## Task requirements
Take the data below and copy exactly the lines starting at the one with "Write the OpenSCAD" and finishing at the one with "-Y the front.", both included.
--- start of Input material ---
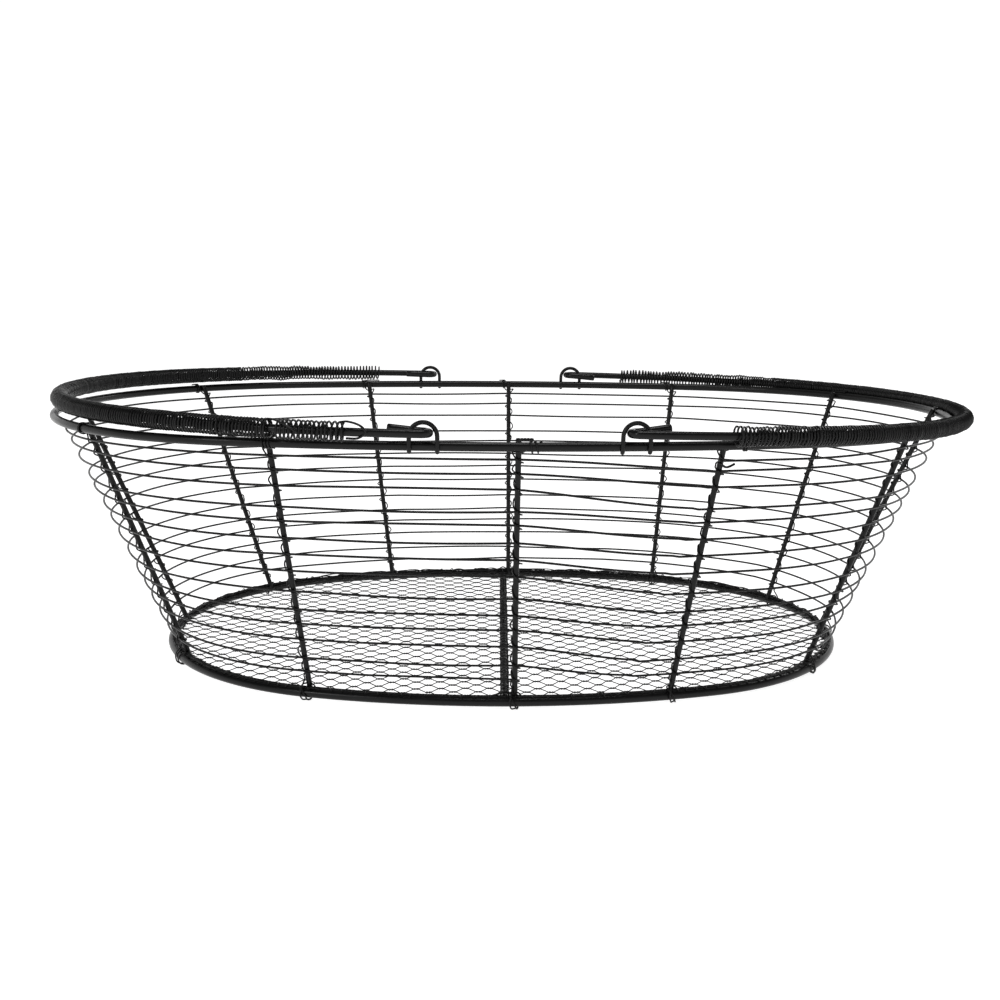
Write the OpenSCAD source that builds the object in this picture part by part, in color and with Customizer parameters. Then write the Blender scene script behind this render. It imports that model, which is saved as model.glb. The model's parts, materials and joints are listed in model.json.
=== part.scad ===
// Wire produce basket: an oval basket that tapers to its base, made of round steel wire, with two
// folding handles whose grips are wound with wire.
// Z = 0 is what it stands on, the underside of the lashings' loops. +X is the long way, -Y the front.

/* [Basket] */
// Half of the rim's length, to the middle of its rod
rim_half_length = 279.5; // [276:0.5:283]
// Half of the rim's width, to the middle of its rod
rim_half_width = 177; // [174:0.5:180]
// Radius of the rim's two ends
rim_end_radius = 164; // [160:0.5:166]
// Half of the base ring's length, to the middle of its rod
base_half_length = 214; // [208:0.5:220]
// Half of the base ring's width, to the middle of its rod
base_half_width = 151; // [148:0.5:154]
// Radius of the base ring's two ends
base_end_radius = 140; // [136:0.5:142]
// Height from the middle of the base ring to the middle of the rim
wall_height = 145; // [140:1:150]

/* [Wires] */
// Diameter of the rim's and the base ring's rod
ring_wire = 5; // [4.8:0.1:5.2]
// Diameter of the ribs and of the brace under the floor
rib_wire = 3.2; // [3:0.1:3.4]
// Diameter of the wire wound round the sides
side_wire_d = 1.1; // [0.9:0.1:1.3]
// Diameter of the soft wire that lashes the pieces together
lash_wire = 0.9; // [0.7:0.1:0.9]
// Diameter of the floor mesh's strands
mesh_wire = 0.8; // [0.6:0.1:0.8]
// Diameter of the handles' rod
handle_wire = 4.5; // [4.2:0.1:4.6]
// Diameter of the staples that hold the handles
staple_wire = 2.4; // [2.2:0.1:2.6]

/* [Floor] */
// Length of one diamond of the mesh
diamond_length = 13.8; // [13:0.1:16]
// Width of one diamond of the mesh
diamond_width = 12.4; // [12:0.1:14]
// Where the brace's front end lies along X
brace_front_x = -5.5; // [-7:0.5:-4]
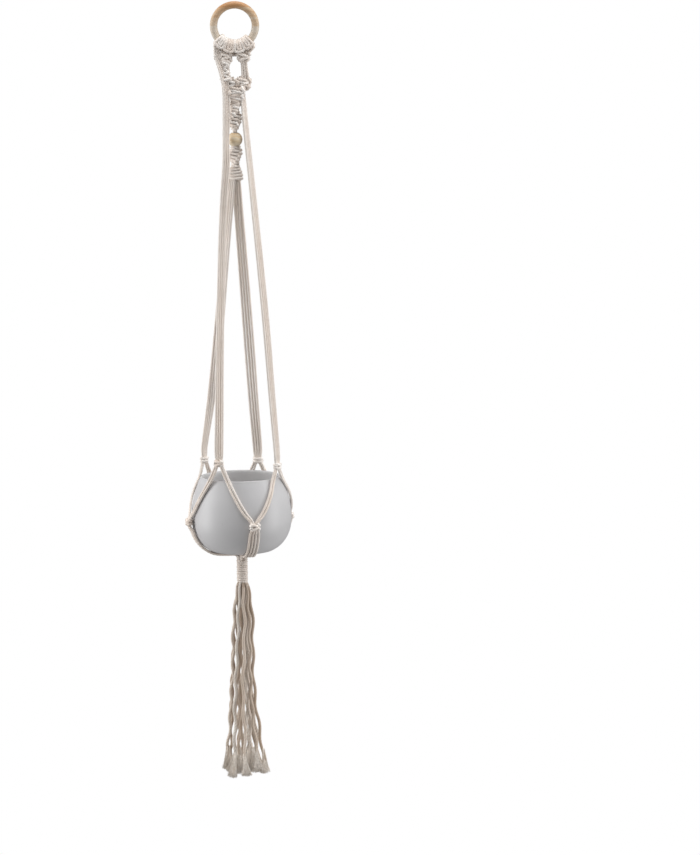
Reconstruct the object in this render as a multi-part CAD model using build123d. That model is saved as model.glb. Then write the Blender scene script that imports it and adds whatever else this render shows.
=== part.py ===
--- end of Input material ---
--- start of Input material ---
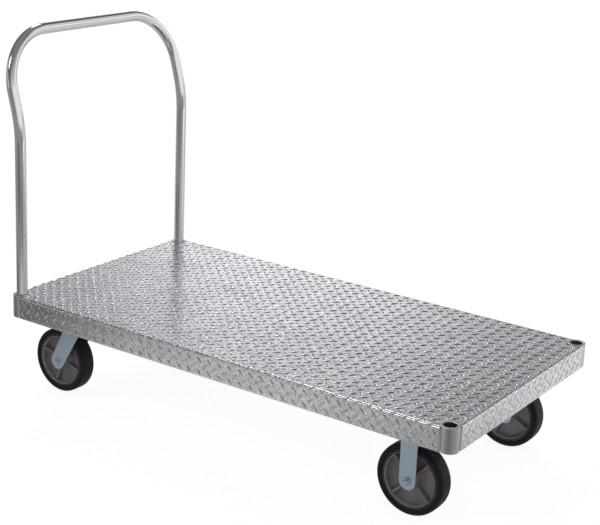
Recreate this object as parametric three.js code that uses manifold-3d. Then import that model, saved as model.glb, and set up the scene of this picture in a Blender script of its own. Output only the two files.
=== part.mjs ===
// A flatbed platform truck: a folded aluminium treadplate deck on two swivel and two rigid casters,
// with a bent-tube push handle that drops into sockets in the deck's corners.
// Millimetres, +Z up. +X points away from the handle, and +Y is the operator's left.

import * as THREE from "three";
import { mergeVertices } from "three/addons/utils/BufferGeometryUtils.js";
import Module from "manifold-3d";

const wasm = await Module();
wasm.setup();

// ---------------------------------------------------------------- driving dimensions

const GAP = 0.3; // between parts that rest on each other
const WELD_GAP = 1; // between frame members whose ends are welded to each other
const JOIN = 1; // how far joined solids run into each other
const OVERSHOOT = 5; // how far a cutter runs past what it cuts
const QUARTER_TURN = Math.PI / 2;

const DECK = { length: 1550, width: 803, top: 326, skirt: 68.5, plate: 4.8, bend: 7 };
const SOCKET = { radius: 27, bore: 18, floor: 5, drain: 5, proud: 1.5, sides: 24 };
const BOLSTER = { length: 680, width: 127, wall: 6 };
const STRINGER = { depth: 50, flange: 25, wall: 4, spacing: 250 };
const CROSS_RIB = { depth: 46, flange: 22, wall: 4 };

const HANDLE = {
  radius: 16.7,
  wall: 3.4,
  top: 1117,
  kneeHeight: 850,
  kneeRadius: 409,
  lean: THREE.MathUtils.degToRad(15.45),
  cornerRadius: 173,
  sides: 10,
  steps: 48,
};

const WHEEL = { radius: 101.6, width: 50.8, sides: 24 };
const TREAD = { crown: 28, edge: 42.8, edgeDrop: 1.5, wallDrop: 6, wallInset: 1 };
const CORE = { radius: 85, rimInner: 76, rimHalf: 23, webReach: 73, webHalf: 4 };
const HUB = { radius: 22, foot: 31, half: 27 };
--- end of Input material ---
--- start of Input material ---
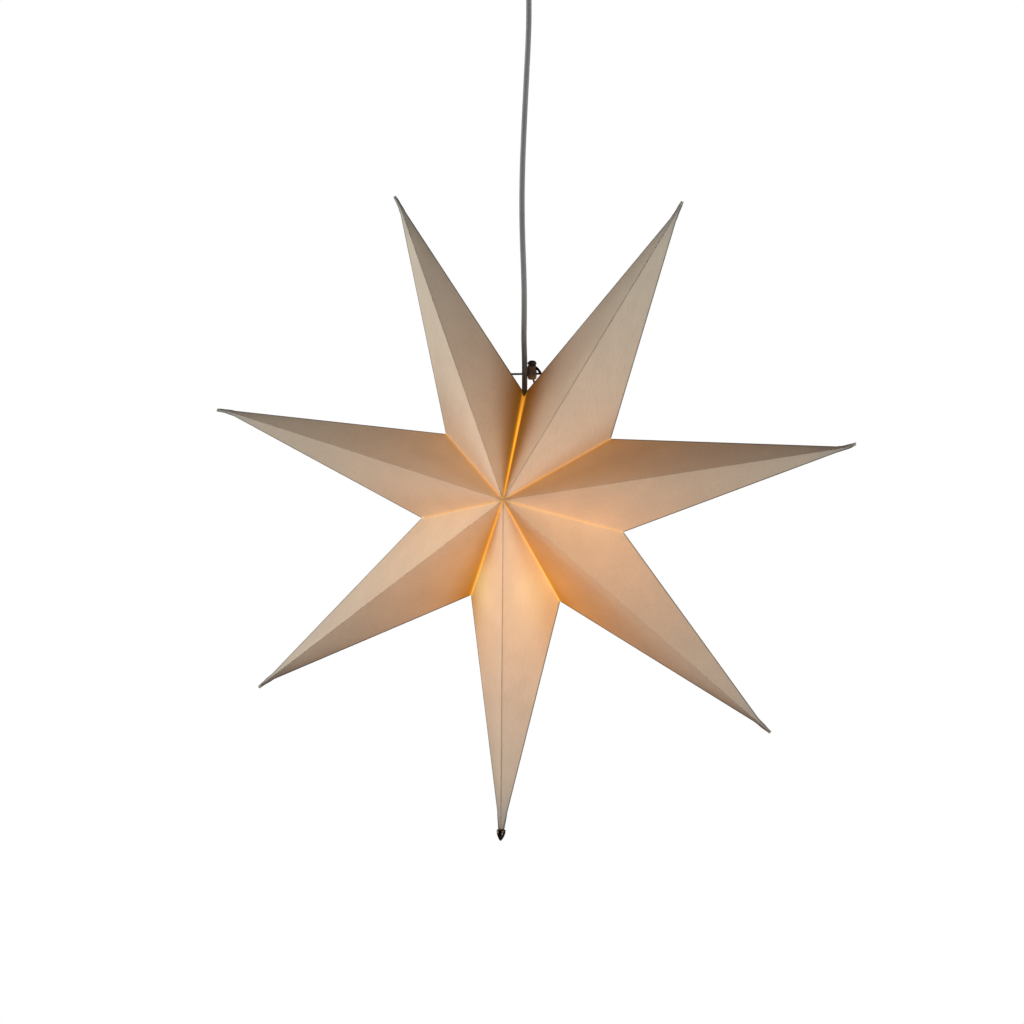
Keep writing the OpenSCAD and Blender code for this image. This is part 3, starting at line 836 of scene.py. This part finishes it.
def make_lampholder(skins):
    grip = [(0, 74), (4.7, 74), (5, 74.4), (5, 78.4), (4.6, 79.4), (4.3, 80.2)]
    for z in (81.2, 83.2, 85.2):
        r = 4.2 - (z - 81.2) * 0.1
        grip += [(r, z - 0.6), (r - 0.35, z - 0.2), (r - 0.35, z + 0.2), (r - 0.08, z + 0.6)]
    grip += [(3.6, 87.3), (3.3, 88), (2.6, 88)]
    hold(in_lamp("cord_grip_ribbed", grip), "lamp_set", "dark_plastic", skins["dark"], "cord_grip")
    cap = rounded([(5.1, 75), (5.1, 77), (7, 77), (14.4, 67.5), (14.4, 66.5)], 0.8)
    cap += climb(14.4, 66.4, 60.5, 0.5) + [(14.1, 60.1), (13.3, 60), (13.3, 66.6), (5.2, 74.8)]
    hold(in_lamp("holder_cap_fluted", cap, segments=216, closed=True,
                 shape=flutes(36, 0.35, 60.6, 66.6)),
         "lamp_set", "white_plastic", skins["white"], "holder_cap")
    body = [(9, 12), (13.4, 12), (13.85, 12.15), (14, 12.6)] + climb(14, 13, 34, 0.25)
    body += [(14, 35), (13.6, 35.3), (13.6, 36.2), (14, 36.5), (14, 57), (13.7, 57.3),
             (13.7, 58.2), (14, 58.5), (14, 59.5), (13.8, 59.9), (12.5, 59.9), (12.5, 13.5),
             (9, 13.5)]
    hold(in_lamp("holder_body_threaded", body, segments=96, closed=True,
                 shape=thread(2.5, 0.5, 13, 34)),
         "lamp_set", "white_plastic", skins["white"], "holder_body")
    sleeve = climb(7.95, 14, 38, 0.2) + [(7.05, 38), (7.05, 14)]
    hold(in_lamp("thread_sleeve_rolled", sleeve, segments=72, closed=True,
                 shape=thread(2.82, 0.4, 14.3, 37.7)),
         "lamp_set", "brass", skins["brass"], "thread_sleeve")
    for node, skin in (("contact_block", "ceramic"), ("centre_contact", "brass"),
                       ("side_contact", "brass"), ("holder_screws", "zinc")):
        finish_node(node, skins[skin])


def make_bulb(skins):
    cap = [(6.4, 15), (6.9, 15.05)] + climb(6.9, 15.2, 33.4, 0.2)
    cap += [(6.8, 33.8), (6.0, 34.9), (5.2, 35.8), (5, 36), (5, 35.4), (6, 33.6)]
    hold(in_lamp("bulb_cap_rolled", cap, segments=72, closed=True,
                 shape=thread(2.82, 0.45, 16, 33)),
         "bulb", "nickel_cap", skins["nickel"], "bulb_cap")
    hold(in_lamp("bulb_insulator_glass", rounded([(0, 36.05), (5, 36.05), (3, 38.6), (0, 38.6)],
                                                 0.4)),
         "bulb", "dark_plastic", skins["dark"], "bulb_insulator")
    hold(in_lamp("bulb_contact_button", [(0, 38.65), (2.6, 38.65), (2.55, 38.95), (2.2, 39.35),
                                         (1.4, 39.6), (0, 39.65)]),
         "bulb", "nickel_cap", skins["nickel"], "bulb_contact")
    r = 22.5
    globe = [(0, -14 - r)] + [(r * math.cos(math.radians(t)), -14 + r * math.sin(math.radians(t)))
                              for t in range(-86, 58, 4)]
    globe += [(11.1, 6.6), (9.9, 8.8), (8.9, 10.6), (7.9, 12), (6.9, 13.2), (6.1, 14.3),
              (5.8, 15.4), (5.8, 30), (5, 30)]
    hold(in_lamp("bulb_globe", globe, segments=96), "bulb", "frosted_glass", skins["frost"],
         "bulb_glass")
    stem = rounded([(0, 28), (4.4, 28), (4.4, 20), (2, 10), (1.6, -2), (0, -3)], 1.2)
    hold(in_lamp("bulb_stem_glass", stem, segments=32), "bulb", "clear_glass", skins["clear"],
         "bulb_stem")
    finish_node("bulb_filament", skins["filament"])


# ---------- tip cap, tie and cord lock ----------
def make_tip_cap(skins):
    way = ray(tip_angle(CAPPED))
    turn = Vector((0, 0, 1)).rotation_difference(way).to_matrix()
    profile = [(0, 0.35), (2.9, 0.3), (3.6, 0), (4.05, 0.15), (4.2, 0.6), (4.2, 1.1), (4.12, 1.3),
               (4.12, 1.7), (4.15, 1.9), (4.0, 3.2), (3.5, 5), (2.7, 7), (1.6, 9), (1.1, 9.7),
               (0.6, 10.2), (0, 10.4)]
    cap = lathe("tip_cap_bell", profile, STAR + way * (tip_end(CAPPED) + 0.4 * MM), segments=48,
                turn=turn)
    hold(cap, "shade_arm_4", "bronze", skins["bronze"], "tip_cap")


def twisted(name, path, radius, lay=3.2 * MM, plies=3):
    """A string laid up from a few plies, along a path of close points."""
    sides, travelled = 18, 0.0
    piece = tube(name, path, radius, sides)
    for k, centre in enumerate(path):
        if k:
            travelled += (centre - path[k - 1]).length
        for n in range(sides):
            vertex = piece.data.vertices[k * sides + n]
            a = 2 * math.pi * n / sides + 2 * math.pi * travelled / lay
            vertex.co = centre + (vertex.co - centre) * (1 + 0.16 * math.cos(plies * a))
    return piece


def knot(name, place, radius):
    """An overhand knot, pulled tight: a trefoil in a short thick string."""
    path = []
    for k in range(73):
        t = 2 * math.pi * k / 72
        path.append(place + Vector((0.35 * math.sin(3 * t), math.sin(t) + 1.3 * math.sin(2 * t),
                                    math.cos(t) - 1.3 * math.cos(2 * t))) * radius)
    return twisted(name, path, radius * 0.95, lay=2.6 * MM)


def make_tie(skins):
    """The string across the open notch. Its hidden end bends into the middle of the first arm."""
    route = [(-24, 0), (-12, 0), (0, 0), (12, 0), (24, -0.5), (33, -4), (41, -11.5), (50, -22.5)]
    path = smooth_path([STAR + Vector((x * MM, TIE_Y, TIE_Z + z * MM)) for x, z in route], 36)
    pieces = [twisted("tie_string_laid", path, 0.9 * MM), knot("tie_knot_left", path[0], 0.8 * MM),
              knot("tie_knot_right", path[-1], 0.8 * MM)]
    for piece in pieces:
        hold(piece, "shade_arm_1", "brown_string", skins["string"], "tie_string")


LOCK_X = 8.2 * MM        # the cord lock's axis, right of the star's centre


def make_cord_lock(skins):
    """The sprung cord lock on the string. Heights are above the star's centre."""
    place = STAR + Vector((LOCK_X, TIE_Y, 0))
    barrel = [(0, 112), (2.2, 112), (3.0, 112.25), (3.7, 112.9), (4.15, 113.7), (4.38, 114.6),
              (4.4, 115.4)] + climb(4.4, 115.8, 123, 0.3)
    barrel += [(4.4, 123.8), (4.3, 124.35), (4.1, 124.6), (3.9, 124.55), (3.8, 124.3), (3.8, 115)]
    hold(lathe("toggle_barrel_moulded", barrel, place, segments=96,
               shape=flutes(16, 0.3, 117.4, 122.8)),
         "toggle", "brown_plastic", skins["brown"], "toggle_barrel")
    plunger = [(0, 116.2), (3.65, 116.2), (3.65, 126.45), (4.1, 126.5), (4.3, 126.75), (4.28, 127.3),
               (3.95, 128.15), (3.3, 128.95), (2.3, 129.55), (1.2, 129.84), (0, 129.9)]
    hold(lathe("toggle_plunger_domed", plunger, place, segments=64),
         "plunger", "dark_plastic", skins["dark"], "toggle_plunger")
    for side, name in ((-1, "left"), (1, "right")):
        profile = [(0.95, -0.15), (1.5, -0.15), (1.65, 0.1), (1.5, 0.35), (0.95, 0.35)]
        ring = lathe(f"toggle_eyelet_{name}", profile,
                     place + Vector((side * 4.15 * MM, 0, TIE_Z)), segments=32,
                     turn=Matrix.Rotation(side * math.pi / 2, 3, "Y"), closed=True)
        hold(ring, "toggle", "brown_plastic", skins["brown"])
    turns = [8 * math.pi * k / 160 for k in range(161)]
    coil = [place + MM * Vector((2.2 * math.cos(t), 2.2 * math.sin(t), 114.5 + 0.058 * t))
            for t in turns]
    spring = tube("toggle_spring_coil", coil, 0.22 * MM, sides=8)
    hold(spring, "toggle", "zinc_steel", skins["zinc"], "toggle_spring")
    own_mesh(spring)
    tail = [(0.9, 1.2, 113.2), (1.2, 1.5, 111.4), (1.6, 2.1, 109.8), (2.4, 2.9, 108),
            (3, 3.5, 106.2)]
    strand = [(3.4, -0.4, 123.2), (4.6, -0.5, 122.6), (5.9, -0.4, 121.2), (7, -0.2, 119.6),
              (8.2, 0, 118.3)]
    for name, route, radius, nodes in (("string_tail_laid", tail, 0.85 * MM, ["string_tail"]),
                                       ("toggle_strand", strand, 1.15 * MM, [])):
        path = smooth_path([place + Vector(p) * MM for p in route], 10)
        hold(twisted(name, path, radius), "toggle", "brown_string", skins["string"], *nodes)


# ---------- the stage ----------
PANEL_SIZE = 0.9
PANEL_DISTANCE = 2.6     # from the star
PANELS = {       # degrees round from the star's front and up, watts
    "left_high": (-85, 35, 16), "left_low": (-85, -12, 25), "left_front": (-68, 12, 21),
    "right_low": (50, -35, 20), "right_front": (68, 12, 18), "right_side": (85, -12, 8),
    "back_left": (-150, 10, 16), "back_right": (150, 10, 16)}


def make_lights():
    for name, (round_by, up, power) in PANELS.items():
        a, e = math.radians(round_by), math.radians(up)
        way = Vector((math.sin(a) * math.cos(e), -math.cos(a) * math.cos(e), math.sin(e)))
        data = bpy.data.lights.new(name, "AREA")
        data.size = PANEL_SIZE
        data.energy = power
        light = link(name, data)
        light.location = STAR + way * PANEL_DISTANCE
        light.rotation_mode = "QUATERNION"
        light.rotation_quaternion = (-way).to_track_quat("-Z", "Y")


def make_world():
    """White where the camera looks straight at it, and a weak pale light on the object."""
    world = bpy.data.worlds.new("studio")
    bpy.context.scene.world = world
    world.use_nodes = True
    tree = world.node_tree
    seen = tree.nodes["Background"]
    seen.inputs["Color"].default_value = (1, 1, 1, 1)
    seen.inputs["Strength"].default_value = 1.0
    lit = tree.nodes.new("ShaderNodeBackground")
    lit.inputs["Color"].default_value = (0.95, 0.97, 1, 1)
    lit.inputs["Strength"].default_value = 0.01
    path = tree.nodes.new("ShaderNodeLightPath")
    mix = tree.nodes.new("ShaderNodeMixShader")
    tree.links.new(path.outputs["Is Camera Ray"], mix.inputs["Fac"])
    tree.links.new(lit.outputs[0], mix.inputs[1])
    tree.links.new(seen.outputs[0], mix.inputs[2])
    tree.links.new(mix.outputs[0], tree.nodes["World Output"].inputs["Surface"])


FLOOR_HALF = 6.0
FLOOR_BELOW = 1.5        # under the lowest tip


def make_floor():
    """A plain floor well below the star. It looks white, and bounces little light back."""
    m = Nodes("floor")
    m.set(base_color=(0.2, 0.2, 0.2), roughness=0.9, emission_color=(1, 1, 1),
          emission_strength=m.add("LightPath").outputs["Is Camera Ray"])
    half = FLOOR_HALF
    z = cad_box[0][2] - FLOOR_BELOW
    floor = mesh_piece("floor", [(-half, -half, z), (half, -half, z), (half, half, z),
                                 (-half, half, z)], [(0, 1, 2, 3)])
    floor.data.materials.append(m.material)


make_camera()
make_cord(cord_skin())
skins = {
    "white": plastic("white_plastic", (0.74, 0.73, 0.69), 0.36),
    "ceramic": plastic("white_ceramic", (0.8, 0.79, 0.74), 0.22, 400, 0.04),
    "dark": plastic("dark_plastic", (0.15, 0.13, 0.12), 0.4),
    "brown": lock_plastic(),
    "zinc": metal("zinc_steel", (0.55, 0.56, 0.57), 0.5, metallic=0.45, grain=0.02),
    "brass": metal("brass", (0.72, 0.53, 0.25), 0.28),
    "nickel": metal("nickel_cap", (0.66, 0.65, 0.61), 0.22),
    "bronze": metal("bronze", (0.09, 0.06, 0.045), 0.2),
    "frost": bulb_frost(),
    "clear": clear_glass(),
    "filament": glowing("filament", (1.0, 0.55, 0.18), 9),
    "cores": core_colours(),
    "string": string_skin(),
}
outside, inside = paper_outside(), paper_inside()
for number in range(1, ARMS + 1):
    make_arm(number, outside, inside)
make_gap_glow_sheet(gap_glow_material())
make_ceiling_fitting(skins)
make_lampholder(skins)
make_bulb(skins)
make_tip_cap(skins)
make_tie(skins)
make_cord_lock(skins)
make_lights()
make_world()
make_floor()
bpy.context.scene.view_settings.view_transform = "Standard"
--- end of Input material ---
## Solved exercise
Write the OpenSCAD source that builds the object in this picture part by part, in color and with Customizer parameters. Then write the Blender scene script behind this render. It imports that model, which is saved as model.glb. The model's parts, materials and joints are listed in model.json.
=== part.scad ===
// Wire produce basket: an oval basket that tapers to its base, made of round steel wire, with two
// folding handles whose grips are wound with wire.
// Z = 0 is what it stands on, the underside of the lashings' loops. +X is the long way, -Y the front.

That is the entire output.